Olympic Village beside the East River in Queens to the new stadium, which would be the main Olympic venue.


Compared with other expansion projects, the no. 7 extension bears the lowest return for its costly investment, according to the president of a transit think tank, the Institute for Rational Urban Mobility. George Haikalis, who proposed the idea of a shuttle using existing Long Island Rail Road tracks at Penn Station, said his idea would serve all riders except those on the Lexington Avenue line, especially if an existing pedestrian passageway were opened to connect Herald Square to Penn Station.


“If you get 80% of the access with a small amount of investment, we should think seriously about that,” Mr. Haikalis said.


Critics of the no. 7 extension also note that, at least initially, it will add only one station to the line: at Eleventh Avenue and 33rd Street. Another station could eventually be built at Tenth Avenue and 41st Street.


Before endorsing the no. 7 extension as the best plan, the Department of City Planning and the MTA reviewed a proposal like Mr. Haikalis’s in November and rejected it, along with several other ideas, in their environmental impact study.


Last fall, planning officials said the shuttle idea meant reducing from 30 to 28 the number of tracks used by the LIRR, whose officials say it is already operating beyond capacity. Under federal regulations the shuttle can operate only six times an hour in each direction.


Mr. Haikalis said focusing on another expansion project known as East Side Access, a link between the LIRR and Grand Central Terminal, would alleviate overcrowding and help bring riders from the East Side, accomplishing two goals of the no. 7 extension.

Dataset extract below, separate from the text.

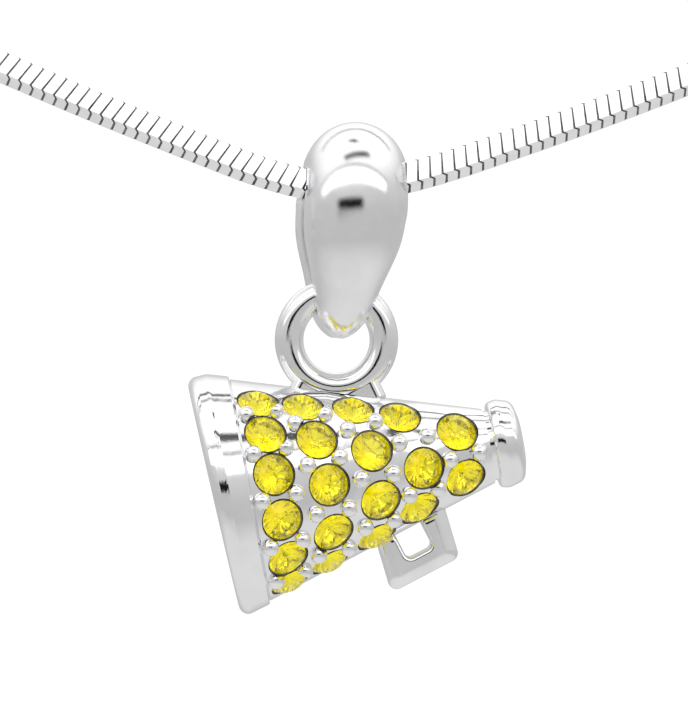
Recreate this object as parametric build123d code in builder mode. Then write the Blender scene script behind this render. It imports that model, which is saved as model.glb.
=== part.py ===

Until the extension of the no. 7 line was cited Thursday by the board of the MTA, which voted unanimously to approve the Jets’ bid to develop their stadium above the western rail yards, it was regarded by many transit planners and elected officials as a lower priority than the construction of the Second Avenue Subway and East Side Access.


With the bid, though, came the promise by Mr. Bloomberg to contribute $2 billion for the extension, making it especially attractive to the MTA board. The cost of the extension has grown by 50% from the initial estimate, and transit experts say it is sure to rise further.


In the past, the MTA has board has said it would not finance the extension, though it has spent several million dollars on engineering to explore the feasibility of the idea.


The associate director for the government-appointed group that represents subway riders, New York City Transit Riders Council, William Henderson, said that among the reasons planners rejected the notion of extending the subway south under Eighth Avenue is that delicate construction would be necessary, including work below the construction site of the future New York Times building between 40th and 41st streets.


“The MTA favors tunnel-boring machines rather than using existing infrastructure,” Mr. Henderson said.


The president of the MTA’s Capital Construction department, Mysore Nagaranja, rejected that view, saying simply that alternatives were not pursued “because they were not good options.”


The major drawback to using existing Amtrak lines is that unless a tunnel is dug beneath the track, the trains would have to cross paths, presenting an almost impossible engineering challenge and potential dangers, one city planning official said.